LKM, one of the initiators of the MOAB, says that this vulnerability is due to a flaw in the specifications for version 1.3 of the PDF format. In this version the specifications define the objects and data for a document and how the document is to be rendered in the "Catalog Dictionary", but apparently do not define how the program should react to invalid references. It seems the references are assumed to always be valid and invalid entries are not generally caught. This may result in memory violations (null pointer dereferences, buffer overflows, etc.) and memory leaks that cause the program to crash and may even allow code to be injected and executed.

As a workaround, LKM recommends disabling browser plug-ins or switching to Adobe Acrobat Reader 8.0.0, which apparently does not contain the flaw. Switching to the latest version of Adobe Reader has been highly recommended since four holes in the Reader plug-in were made public last week. Because some users cannot switch to version 8, the software vendor has announced that patches will also be released for version 7.x, as the vendor has itself categorized the holes as critical.

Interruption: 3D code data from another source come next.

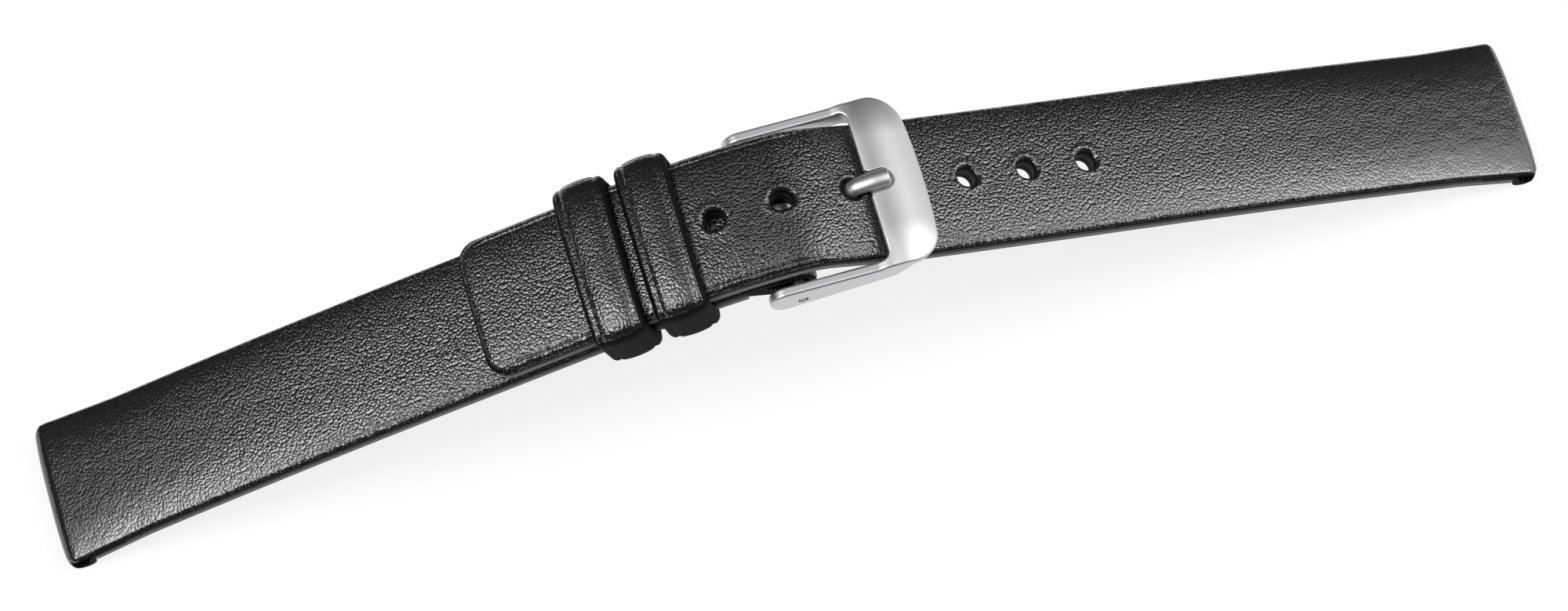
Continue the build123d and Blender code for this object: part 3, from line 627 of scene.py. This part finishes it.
lining_top = -upper_thick - filler_thick
short_filler = plain_layer(
    "short_filler_board", short_guide, (lug_flap + layer_gap, short_length - fold_flap - layer_gap),
    -upper_thick, lining_top, short_half, (), filler_inset,
)
short_lining = plain_layer(
    "short_lining_leather", short_guide, (eye_radius + eye_gap, short_length - fold_flap),
    lining_top, lining_top - lining_thick, short_half, (), 0.0, rims=(0.0, lining_rim),
)
for piece, node, material in (
    (short_filler, "short_filler", leather_board), (short_lining, "short_lining", lining_leather),
):
    piece.data.materials.append(material)
    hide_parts(node)
    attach(piece, "short_strap")

# Keepers
# Each keeper is a strip of the same calf folded over a thin board core, creased along both edges, bent
# into a loop and closed under the strap. One is fixed, and the other slides.

# Each keeper's place along the short strap and its width, and where the inside of its loop lies
keeper_place = {"free": (58.5, 5.3), "fixed": (64.6, 5.2)}
keeper_low = {"free": -2.35, "fixed": -2.26}
keeper_high = long_top + 0.4
keeper_half_width = strap_half + 0.2
keeper_inner_corner = 0.3
keeper_slit = 0.1
keeper_crown = crown_drop

# The strip: leather under and over the core, how high its middle stands, how far its dome falls
# towards the edges, and its rounded edge with the crease inside it
keeper_skin = 0.45
keeper_core = 0.35
strip_high, dome_fall, strip_reach = 1.28, 0.45, 1.3
strip_round, strip_low_round = 0.6, 0.15
strip_crease, strip_crease_at, strip_crease_wide = 0.1, 0.9, 0.2
strip_edge, seam_half = 0.5, 0.1
strip_steps = np.array([
    0, 0.02, 0.06, 0.12, 0.2, 0.3, 0.42, 0.52, 0.6, 0.7, 0.8, 0.88, 0.95, 1.02, 1.1, 1.25, 1.4, 1.7, 2.0,
])
strip_low_steps = np.array([0, 0.03, 0.08, 0.15])
strip_grain = 0.75
core_gap, core_bevel = 0.02, 0.05

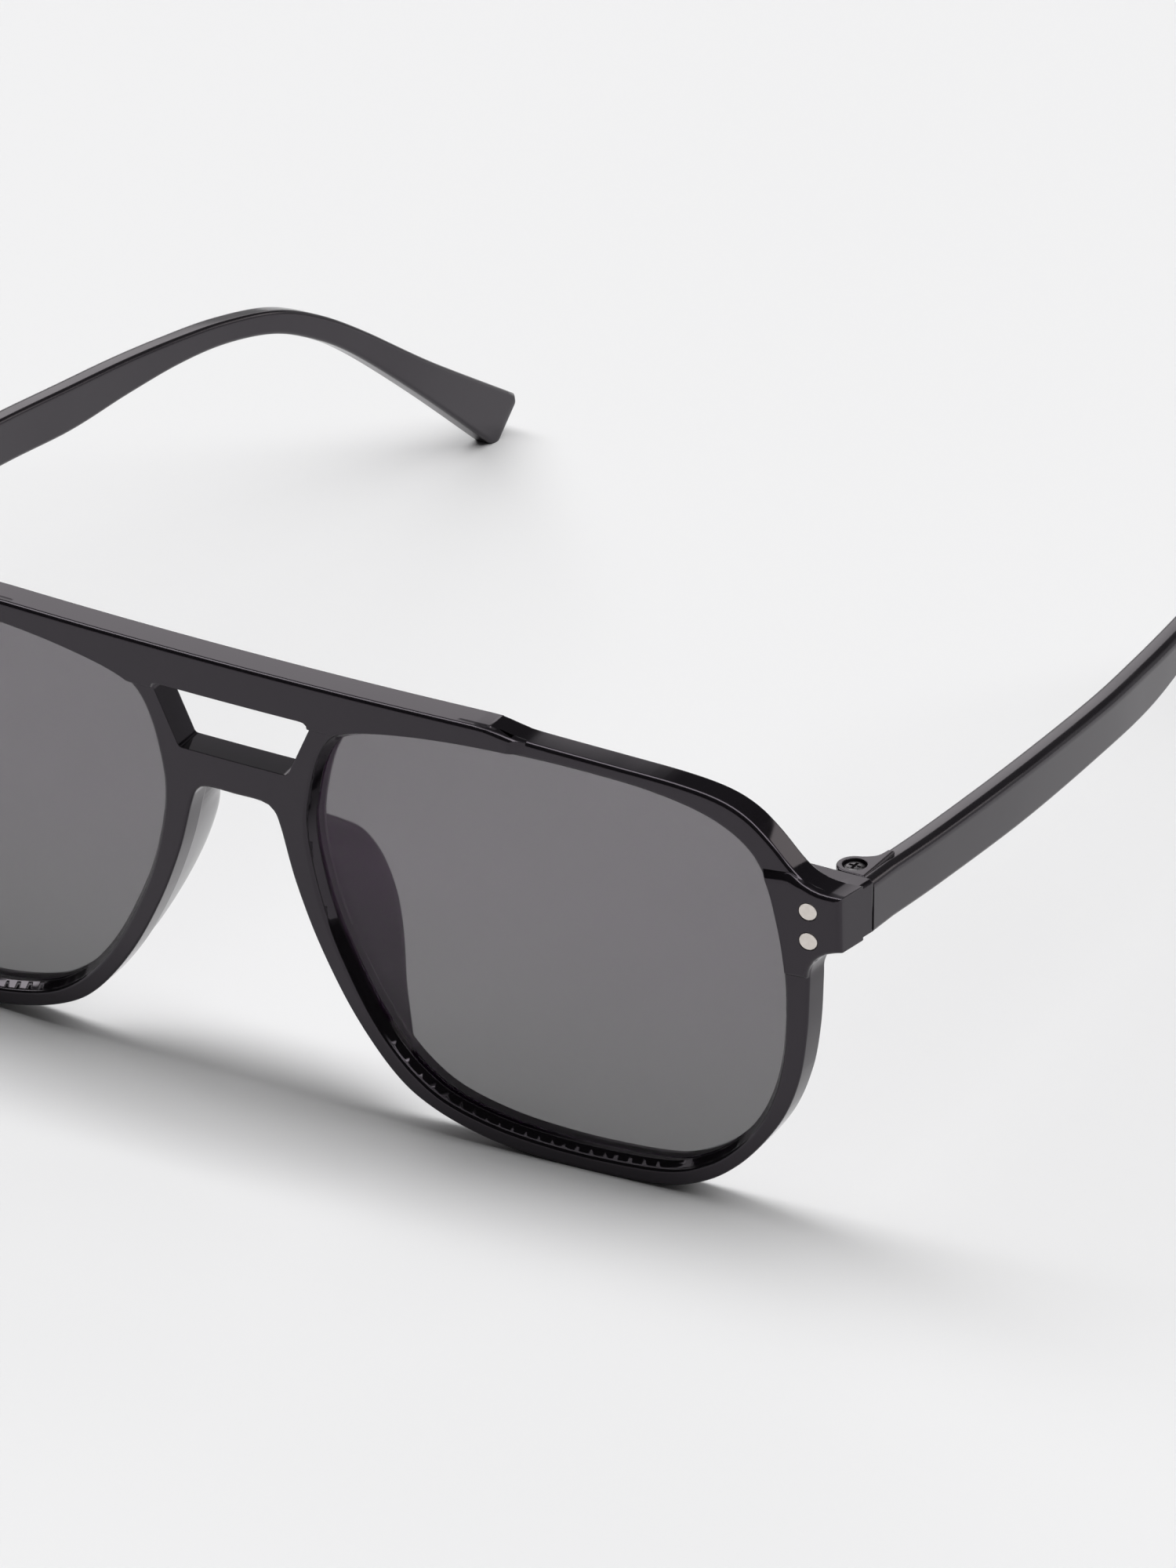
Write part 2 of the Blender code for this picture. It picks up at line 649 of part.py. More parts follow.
def make_screw(parts, tools, material):
    """Cross-head screw that is the hinge pin."""
    head_top = EAR_TOP - HEAD_SINK
    screw = cylinder("hinge_screw_left", HEAD_RADIUS, head_top - HEAD_HEIGHT, head_top,
                     (AXIS_X, AXIS_Y), parts, material=material)
    shank = cylinder("shank", SCREW_RADIUS, EAR_BOTTOM + FLOOR_GAP, head_top - HEAD_HEIGHT / 2,
                     (AXIS_X, AXIS_Y), tools, sides=24)
    combine(screw, [shank], "UNION")
    slots = []
    for half_x, half_y in ((SLOT_ARM, SLOT_HALF_WIDTH), (SLOT_HALF_WIDTH, SLOT_ARM)):
        slots.append(block("slot", (AXIS_X - half_x, AXIS_Y - half_y, head_top - SLOT_DEPTH),
                           (AXIS_X + half_x, AXIS_Y + half_y, head_top + CUT_MARGIN), tools))
    combine(screw, slots, "DIFFERENCE")
    return screw


def make_insert(parts, tools, material):
    """Threaded brass bush that holds the foot of the screw."""
    insert = cylinder("hinge_insert_left", INSERT_RADIUS, EAR_BOTTOM + FLOOR_GAP / 2,
                      EAR_BOTTOM + INSERT_HEIGHT, (AXIS_X, AXIS_Y), parts, material=material)
    bore = cylinder("insert_bore", SCREW_RADIUS + INSERT_GAP, EAR_BOTTOM - CUT_MARGIN, EAR_TOP,
                    (AXIS_X, AXIS_Y), tools)
    combine(insert, [bore], "DIFFERENCE")
    return insert


def place_on_axis(obj, side, empty):
    """Put an object's origin on its hinge axis and hang it from the hinge's empty."""
    shift = Vector((side * AXIS_X, AXIS_Y, 0.0)) * MM
    obj.data.transform(Matrix.Translation(-shift))
    obj.location = (0.0, 0.0, LIFT * MM)
    obj.parent = empty


def main():
    remove_everything()
    parts = make_collection("navigator_sunglasses")
    tools = make_collection("cutters", hidden=True)
    black = make_material("black_plastic", (0.012, 0.011, 0.012), 0.12)
    satin = make_material("temple_plastic", (0.016, 0.015, 0.017), 0.22)
    smoke = make_material("smoke_lens", (0.10, 0.085, 0.10), 0.05, transmission=0.8)
    pad_black = make_material("pad_plastic", (0.014, 0.013, 0.015), 0.18)
    silver = make_material("rivet_metal", (0.62, 0.59, 0.55), 0.35, metallic=1.0)
    steel = make_material("screw_steel", (0.03, 0.03, 0.03), 0.30, metallic=1.0)
    brass = make_material("insert_brass", (0.60, 0.45, 0.20), 0.35, metallic=1.0)

    make_front(parts, tools, black)
    make_rivets(parts, silver)
    for side, label in ((1, "left"), (-1, "right")):
        make_lens(side, label, parts, smoke)
        make_nose_pad(side, label, parts, pad_black)

    moving = (make_temple(parts, tools, satin), make_screw(parts, tools, steel),
              make_insert(parts, tools, brass))
    copies = [mirror_object(obj, obj.name.replace("left", "right"), parts) for obj in moving]
    for obj in parts.objects:
        obj.location = Vector((0.0, -OUTLINE_MIDDLE, LIFT)) * MM
    for side, label, group in ((1, "left", moving), (-1, "right", copies)):
        empty = bpy.data.objects.new(f"hinge_axis_{label}", None)
        parts.objects.link(empty)
        empty.location = Vector((side * AXIS_X, AXIS_Y - OUTLINE_MIDDLE, 0.0)) * MM
        for obj in group:
            place_on_axis(obj, side, empty)


main()
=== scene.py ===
"""Looks of the navigator sunglasses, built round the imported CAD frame.

Every CAD node is replaced by a finer mesh with a node-based material. The front's roundings
are broader than the CAD's, and the temple's bar runs forward to its joint in one loft.
Sizes are millimetres in the front's own flat plane (across, depth behind the rim's face,
height) until a piece is placed, and metres in the frame after that.
"""

import json
import math

import bmesh
import bpy
from mathutils import Matrix, Vector


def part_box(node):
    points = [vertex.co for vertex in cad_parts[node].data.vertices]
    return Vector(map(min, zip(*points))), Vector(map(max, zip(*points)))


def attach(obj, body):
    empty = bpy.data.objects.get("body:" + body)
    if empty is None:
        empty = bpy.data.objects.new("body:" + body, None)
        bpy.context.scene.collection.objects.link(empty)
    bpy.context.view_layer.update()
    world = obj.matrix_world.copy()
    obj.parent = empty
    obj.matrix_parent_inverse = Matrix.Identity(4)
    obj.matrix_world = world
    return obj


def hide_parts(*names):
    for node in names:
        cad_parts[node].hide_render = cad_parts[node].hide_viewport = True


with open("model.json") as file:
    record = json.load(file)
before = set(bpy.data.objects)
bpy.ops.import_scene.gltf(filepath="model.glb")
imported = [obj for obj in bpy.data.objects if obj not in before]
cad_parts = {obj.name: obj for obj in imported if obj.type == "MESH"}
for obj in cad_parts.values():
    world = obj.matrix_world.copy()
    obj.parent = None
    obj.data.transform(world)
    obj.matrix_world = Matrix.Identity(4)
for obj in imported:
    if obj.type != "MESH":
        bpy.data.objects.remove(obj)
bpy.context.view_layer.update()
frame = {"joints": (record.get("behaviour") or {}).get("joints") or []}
MM = 0.001
MERGE_DISTANCE = 0.002      # points closer than this become one after a Boolean
CREASE_ANGLE = 30.0         # edges that turn more than this stay sharp, in degrees

# Front; a lug is an end piece, the corner that carries the hinge
FRONT_THICKNESS = 3.2
PLATE_RISE = 0.6            # brow bar and end-piece plates stand proud of the rims
BROW_TOP = 49.6
BROW_BOTTOM = 44.4
PLATE_END = 34.4            # half-length of the raised brow bar
PLATE_RUN = 1.92            # length over which the ends of the brow bar ease down
PLATE_CROWDING = 1.5        # crowds the bar's levels towards its face
LUG_PLATE_SLOPE = 1.1       # drop of the plate's inner top edge, from its foot to its face
LUG_SLOPE_END = 65.0
LUG_SLOPE_RUN = 2.0
LUG_SIDE = 69.2
LUG_TOP = 38.5
LUG_BOTTOM = 32.2
LUG_LEDGE = 28.4
LUG_BLOCK_INNER = 62.6
LUG_BLOCK_SLANT = 1.0
LUG_CORNER = 0.35
RIM_BOTTOM = -0.45
WRAP = 0.872 * MM           # face-form curve: depth per half-width squared
TILT = math.radians(-2.25)
LUG_FLARE = 0.19            # widening of the end pieces towards their backs
FLARE_START = 64.0
FLARE_RUN = 5.0
EDGE_RADIUS = 0.5
PLATE_EDGE = 0.12
FRONT_EASE = 0.25           # rounding of the front's outer edge low down
FRONT_ROLL = 0.5            # the same along its top
ROLL_LOW = 20.0             # the rounding grows between these heights
ROLL_HIGH = 40.0
WALL_ROLL = 0.45            # rounding of the lens openings' front edge
REAR_EASE = 0.35
CUT_MARGIN = 1.0
BEND_STEP = 1.5             # spacing of the cuts that let the front bend smoothly
RUN_SPACING = 0.8           # points along a smooth outline
FLAT_LEVEL = -0.30          # the pair is cut flat here, where it rests on the floor
FRONT_FLAT = ((-80.0, -10.0, -5.0), (80.0, 10.0, FLAT_LEVEL))
TEMPLE_FLAT = ((40.0, 130.0, -5.0), (70.0, 160.0, FLAT_LEVEL))

# Lens seat, measured back from the rim's front face
SEAT_DRAFT = 0.75
SEAT_FRONT = 1.30
SEAT_BACK = 2.75
SEAT_DEPTH = 0.50
SEAT_STEP = 0.01
LENS_GAP = 0.20
LENS_EDGE = 0.12

# Bridge window
WINDOW_TOP_HALF = 9.5
WINDOW_BOTTOM_HALF = 6.4
WINDOW_TOP = 45.0
WINDOW_BOTTOM = 38.2
WINDOW_CORNERS = (1.0, 0.35)
WINDOW_DRAFT = 0.2

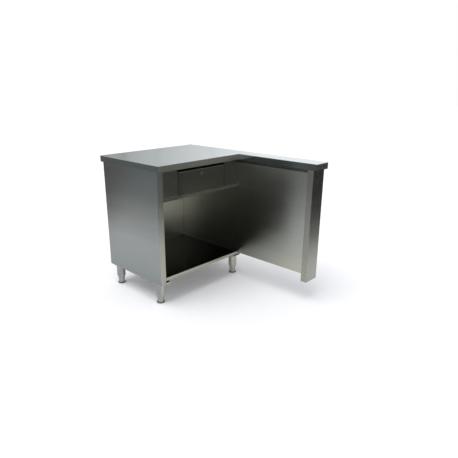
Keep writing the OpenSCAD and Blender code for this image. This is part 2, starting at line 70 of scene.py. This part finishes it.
def add(tree, kind, operation=None, **inputs):
    """A node of that kind, with its inputs fed."""
    made = tree.nodes.new(kind)
    if operation:
        made.operation = operation
    return feed(tree, made, **inputs)


def maths(tree, operation, a, b=0.0, c=0.0):
    """The result of one sum on numbers."""
    return add(tree, "ShaderNodeMath", operation, i0=a, i1=b, i2=c).outputs[0]


def blended(tree, factor, first, second, kind="RGBA"):
    """The mix of two colours, or of two vectors."""
    made = add(tree, "ShaderNodeMix")
    made.data_type = kind
    return feed(tree, made, Factor=factor, A=first, B=second).outputs["Result"]


def noise(tree, vector, scale=1.0, detail=2.0):
    """Noise from 0 to 1, with that many waves to a unit of its vector."""
    made = add(tree, "ShaderNodeTexNoise", Vector=vector, Scale=scale, Detail=detail)
    return made.outputs["Fac"]


def varied(tree, mean, *spans):
    """A number that noises spread about its mean, each over a span of its own."""
    level = mean - sum(span for _, span in spans) / 2
    for source, span in spans:
        level = maths(tree, "MULTIPLY_ADD", source, span, level)
    return level


def brushed(name, colour, roughness, turned_by="Z", streak=1.0, stretch=0.8, wave=1.0, turned=None):
    """Steel brushed with a belt. With turned_by Z its scratches are crossed by Y on faces that look
    up or down and by Z on all others. With Y they are crossed by Z on faces that look to the front
    or back and by Y on all others. Streak is how much single scratches show, stretch how far they
    draw a reflection out, and wave how far the sheet is from flat. Turned is a colour and a
    roughness of their own for the faces that turned_by names."""
    material, tree, steel = shader(name)
    place = add(tree, "ShaderNodeTexCoord").outputs
    facing = add(tree, "ShaderNodeSeparateXYZ", Vector=place["Normal"]).outputs[turned_by]
    # The faces within about 45 degrees of that way.
    named = maths(tree, "GREATER_THAN", maths(tree, "ABSOLUTE", facing), 0.7)
    y_way, z_way = (0, 1, 0), (0, 0, 1)
    elsewhere, there = (z_way, y_way) if turned_by == "Z" else (y_way, z_way)
    across = blended(tree, named, elsewhere, there, "VECTOR")

    def grain(along, over, detail=2.0):
        """Noise with that many waves a metre along the grain and across it."""
        scale = add(tree, "ShaderNodeVectorMath", "MULTIPLY_ADD", i0=across,
                    i1=(over - along,) * 3, i2=(along,) * 3)
        scaled = add(tree, "ShaderNodeVectorMath", "MULTIPLY", i0=place["Object"],
                     i1=scale.outputs[0])
        return noise(tree, scaled.outputs[0], detail=detail)

    # Single scratches, bundles of them, long lines, and then clouds and the swell of the sheet.
    fine, band, lines = grain(25, 2600), grain(4, 420), grain(1.5, 75)
    cloud, swell = grain(0.6, 9), grain(1.3, 3.5, 1.0)
    gloss = varied(tree, roughness, (fine, 0.02 * streak), (band, 0.02 * streak), (cloud, 0.04))
    shade = varied(tree, 1.0, (band, 0.14 * streak), (lines, 0.16 * streak), (cloud, 0.16 * wave))
    base = colour
    if turned:
        own_colour, own_roughness = turned
        gloss = maths(tree, "MULTIPLY_ADD", named, own_roughness - roughness, gloss)
        base = blended(tree, named, (*colour, 1), (*own_colour, 1))
    tint = add(tree, "ShaderNodeVectorMath", "SCALE", i0=base, Scale=shade)
    hollows = add(tree, "ShaderNodeBump", Strength=0.2 * wave, Distance=0.002, Height=swell)
    feed(tree, steel, Base_Color=tint.outputs[0], Roughness=gloss, Normal=hollows.outputs[0],
         Tangent=across, Metallic=1.0, Anisotropic=stretch)
    return material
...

In the meantime, it turns out that the XSS holes in the plug-in do a lot more to spy on a PC than merely steal cookies. When a prepared URL is linked to a locally saved PDF file, the JavaScript code attached to the URL also runs locally and therefore has access to local resources. While the attack requires knowledge of where a PDF document is saved to be successful, unfortunately Adobe Reader itself includes a document in PDF format that always has the same path.